Confession: I was usually the kid at sleepovers who was responsible for giving all the other kids nightmares.
I’ve always had an insatiable appetite for scary stories. As a child, I was especially fond of urban legends: alligators populating city sewers via toilets, travelers waking up one kidney short in a bathtub of ice and of course, the woman who didn’t realize there was a homicidal maniac hiding in the backseat of her car.
Urban legends tend to stick with you. The good ones strike the perfect balance between inconceivably terrifying and yet concerningly relatable. The most compelling urban legends are usually cautionary tales — painful reminders of a worst-case scenario resulting from a friend of a friend’s failure to stay vigilant about what’s going on inside her own car.
Cybersecurity warnings can have a similar chilling effect. Back in 2012, then-Defense Secretary Leon Panetta gave a particularly dire speech, warning that cyberattacks had the potential to cripple the nation’s power grid, transportation system, financial networks and government.

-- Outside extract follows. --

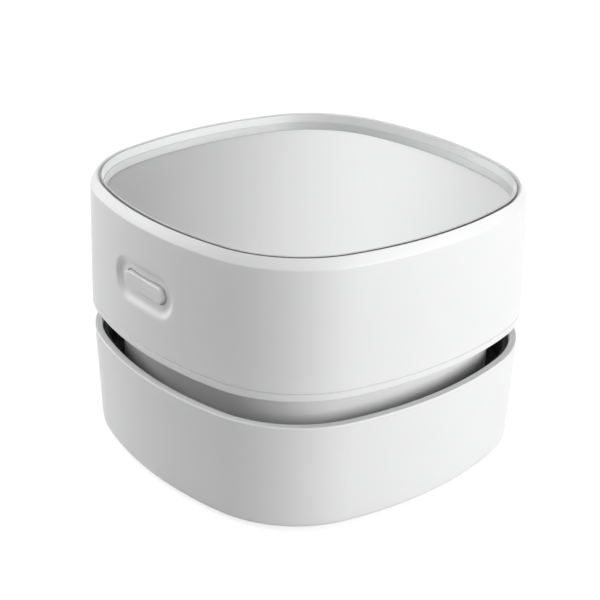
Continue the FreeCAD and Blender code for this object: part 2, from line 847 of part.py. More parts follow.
def make_fan_cover():
    half = skirt_half - skirt_wall - fan_cover_gap
    plate = slab(half, fan_cover_base, fan_cover_top)
    collar = tube(collar_radius, collar_radius - collar_wall, collar_base, fan_cover_base + 0.2)
    cuts = [cylinder(eye_radius, fan_cover_base - 1, fan_cover_top + 1)]
    cuts += [cylinder(screw_clear, fan_cover_base - 1, fan_cover_top + 1, sx * tower_place, sy * tower_place)
             for sx, sy in DIAGONALS]
    arm = eye_radius + 0.5
    hoop = eye_radius * eye_hoop_share
    rib = block(-arm, arm, -eye_rib / 2, eye_rib / 2, fan_cover_base, fan_cover_top)
    ribs = [rib, turned(rib, 90),
            tube(hoop + eye_rib / 2, hoop - eye_rib / 2, fan_cover_base, fan_cover_top)]
    lip = tube(eye_radius + eye_lip_width, eye_radius, fan_cover_top - 0.2, fan_cover_top + eye_lip_height)
    lugs = []
    for i in range(lug_count):
        middle = 360.0 / lug_count * i
        inner, outer = collar_radius - 0.3, collar_radius + lug_reach
        stop_middle = middle - (lug_angle + stop_angle) / 2 - stop_slack
        lugs.append(lug(inner, outer, collar_base, collar_base + lug_thickness, middle, lug_angle))
        lugs.append(lug(inner, outer, collar_base, fan_cover_base + 0.2, stop_middle, stop_angle))
    return joined([without(plate, cuts), collar, lip] + ribs + lugs)


def lug(inner, outer, low, high, middle, spread):
    """A short arc of a ring, for the bayonet."""
    piece = Part.makeCylinder(outer, high - low, Vector(0, 0, low), UP, spread)
    piece = piece.cut(cylinder(inner, low - 1, high + 1))
    return turned(piece, middle - spread / 2)


def make_fan_cover_screws():
    return Part.makeCompound([pan_screw(sx * tower_place, sy * tower_place, fan_cover_base,
                                        fan_cover_thickness + screw_bite - 1.2, 1) for sx, sy in DIAGONALS])


def make_impeller():
    disc = cylinder(impeller_radius, impeller_top - backplate_thickness, impeller_top)
    hub = cylinder(hub_radius, impeller_base, impeller_top)
    reach = impeller_radius - blade_inset
    chord = reach - blade_inner
    rise = math.sqrt(blade_bend ** 2 - (chord / 2) ** 2)
    centre_x, centre_y = (reach + blade_inner) / 2, -rise
    sheet = tube(blade_bend + blade_thickness / 2, blade_bend - blade_thickness / 2,
                 impeller_base, impeller_top - backplate_thickness / 2, centre_x, centre_y)
    span = tube(reach, blade_inner, impeller_base - 1, impeller_top).common(
        block(0, impeller_radius, -blade_thickness, impeller_radius, impeller_base - 1, impeller_top))
    blade = sheet.common(span)
    blades = [turned(blade, 360.0 * i / blade_count) for i in range(blade_count)]
    solid = joined([disc, hub] + blades)
    return without(solid, [cylinder(shaft_radius + 0.01, impeller_base - 1, impeller_top + 1)])


# ---------------------------------------------------------------- filter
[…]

“A cyberattack perpetrated by nation states or violent extremist groups could be as destructive as the terrorist attack of 9/11,” Panetta said during his speech at the Intrepid Sea, Air and Space Museum in New York. He warned that such groups could “derail trains loaded with lethal chemicals,” “contaminate the water supply in major cities” or “shut down the power grid across large parts of the country.”
Scenarios like those could prompt even the bravest of security professionals to sleep with the cyberlights on.
Yet, the cybersecurity field has always had a bit of a reputation for alarmism and threat inflation, consistently warning of the potential for catastrophic events. But cybersecurity experts’ affinity for doomsday talk doesn’t mean warnings should be haphazardly flushed like unwanted baby alligators.
Urban legends with the most staying power offer some level of plausibility in their threats. The “killer in the backseat” story has been kicking around in different forms since the 1960s. Despite the fact that the chances of being murdered in your own car by a serial killer are pretty low, muggings and car jackings are very real crimes and women, especially women alone at night, assume an inflated risk of such crimes.
While cybersecurity warnings can at times be hyperbolized, the threats are very real for pharma. As you’ll read in this month’s cover story, the pandemic has brought with it a 50% uptick in cyberattacks on the bio/pharma industry. Not only are attacks becoming more frequent — pharma companies are fending off multiple attacks on a daily basis — they are more targeted and sophisticated. And if you don’t want to take the word of private cybersecurity companies, look no further than the FBI, the Department of Homeland Security, INTERPOL or the United Nations — all of which have been flashing their metaphorical high beams to warn pharma of lurking predators.
Though the pharma industry has placed a collective foot on the accelerator to get vaccines and treatments into the hands of patients as quickly as possible during a global pandemic, the industry’s continued efforts to stay aware of who is coming along for the ride are more vital than ever — and will help everyone sleep more soundly at night.